# Brixham Trawlers



## al1934 (Aug 11, 2007)

I am helping a lady to research her family. Her great grandfather was John SITTERS born 1859, who was Skipper of six Brixham trawlers: INTERNOS, MERRY LASS, PROCEED, SUPERB, TRY IT and VENTURE. These are only the ones which I have found with his name, so there may well be more.

I have found that INTERNOS was sunk by a UBoat in March 1917 off Trevose Head but without loss of life.

John gave one, the DORIS MAY, to his son John Henry SITTERS, born 1880.

I know absolutely nothing about fishing trawlers, particularly the sailing vessels, and would appreciate any pictures, photos, data, etc which will be helpful to the lady's family history.

Best wishes,


----------



## gil mayes (Nov 20, 2006)

You may find more about them on www.brixhamsailingtrawlers.co.uk. The site generally only deals with Brixham built vessels but you may be lucky.
Gil.


----------



## al1934 (Aug 11, 2007)

Many thanks, Gil

I had already visited that website and left a query, but am still waiting.

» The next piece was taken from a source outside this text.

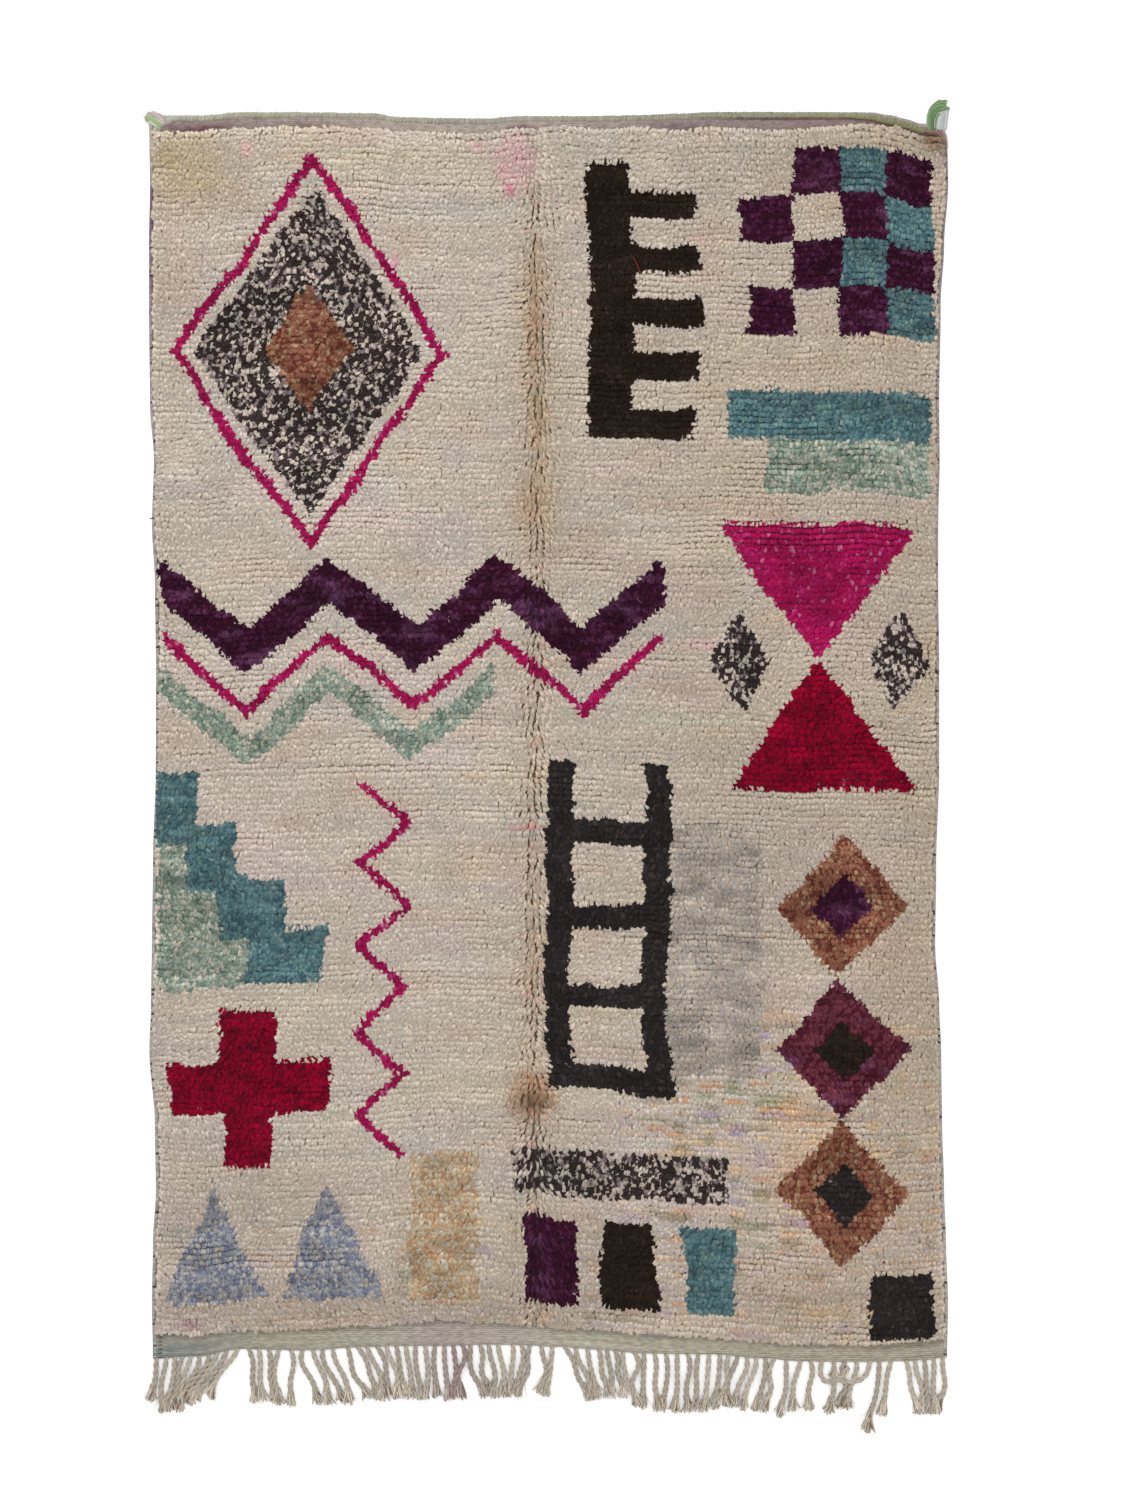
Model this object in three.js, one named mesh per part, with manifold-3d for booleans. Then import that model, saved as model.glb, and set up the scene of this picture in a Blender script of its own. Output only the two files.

I have always found that SN has a wealth of knowledge and often comes up with answers, so I posted the above.

Best wishes


----------



## gil mayes (Nov 20, 2006)

Alick

MERRY LASS, PROCEED, SUPERB, TRY IT and VENTURE are listed on that site. I have looked at INTER NOS in 1892 Mercantile Navy List and she is recorded as follows.
INTER NOS (O.N.71875) Ketch rig 48grt Built Brixham 1876 owner John Sitters, Overgang, Brixham.
Gil.


----------



## al1934 (Aug 11, 2007)

Thanks Gil,

I have found them now.

Best wishes,


----------